→ Exercise prompt
Reproduce each line exactly.

→ Data extract
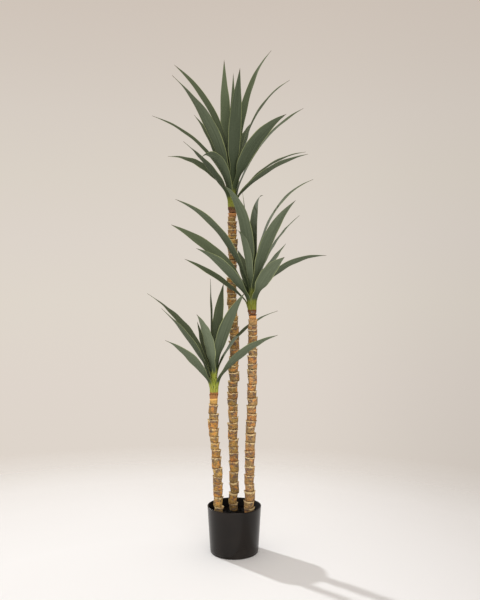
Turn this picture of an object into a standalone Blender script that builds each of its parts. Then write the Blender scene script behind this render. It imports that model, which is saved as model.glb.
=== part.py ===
"""Potted yucca: three ringed canes of stepped height in a round nursery pot,
each cane topped by a green crown that carries a rosette of arching, channelled leaves.

Metres, +Z up. The origin is the centre of the pot's flat underside, and -Y is the front.
"""

import math
import random

import bmesh
import bpy
from mathutils import Matrix, Vector

# The pot, a thin tapered tub on a slightly smaller foot.
POT_HEIGHT = 0.140
POT_RIM_RADIUS = 0.0815
POT_FOOT_RADIUS = 0.0737
POT_WALL = 0.0022
POT_FLOOR = 0.003
POT_CORNER = 0.004
POT_RIM_BEAD = 0.0008
POT_FOOT_STEP = 0.0012
POT_FOOT_HEIGHT = 0.007
POT_FOOT_EDGE = 0.003
POT_SIDES = 40

# Touching pieces keep this much air, and buried cane ends reach this deep.
GAP = 0.0003
SOIL_TOP = POT_HEIGHT - 0.024
SOIL_DOME = 0.002
SOIL_DOME_EDGE = 0.012
SOIL_CORNER = 0.006
BURIED_DEPTH = 0.060
BURIED_EDGE = 0.002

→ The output
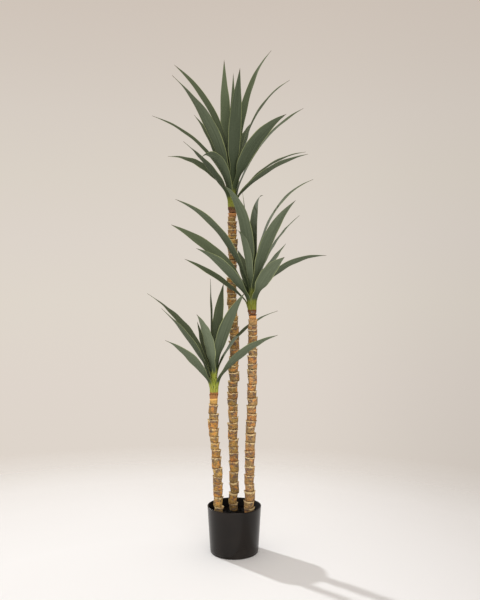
Turn this picture of an object into a standalone Blender script that builds each of its parts. Then write the Blender scene script behind this render. It imports that model, which is saved as model.glb.
=== part.py ===
"""Potted yucca: three ringed canes of stepped height in a round nursery pot,
each cane topped by a green crown that carries a rosette of arching, channelled leaves.

Metres, +Z up. The origin is the centre of the pot's flat underside, and -Y is the front.
"""

import math
import random

import bmesh
import bpy
from mathutils import Matrix, Vector

# The pot, a thin tapered tub on a slightly smaller foot.
POT_HEIGHT = 0.140
POT_RIM_RADIUS = 0.0815
POT_FOOT_RADIUS = 0.0737
POT_WALL = 0.0022
POT_FLOOR = 0.003
POT_CORNER = 0.004
POT_RIM_BEAD = 0.0008
POT_FOOT_STEP = 0.0012
POT_FOOT_HEIGHT = 0.007
POT_FOOT_EDGE = 0.003
POT_SIDES = 40

# Touching pieces keep this much air, and buried cane ends reach this deep.
GAP = 0.0003
SOIL_TOP = POT_HEIGHT - 0.024
SOIL_DOME = 0.002
SOIL_DOME_EDGE = 0.012
SOIL_CORNER = 0.006
BURIED_DEPTH = 0.060
BURIED_EDGE = 0.002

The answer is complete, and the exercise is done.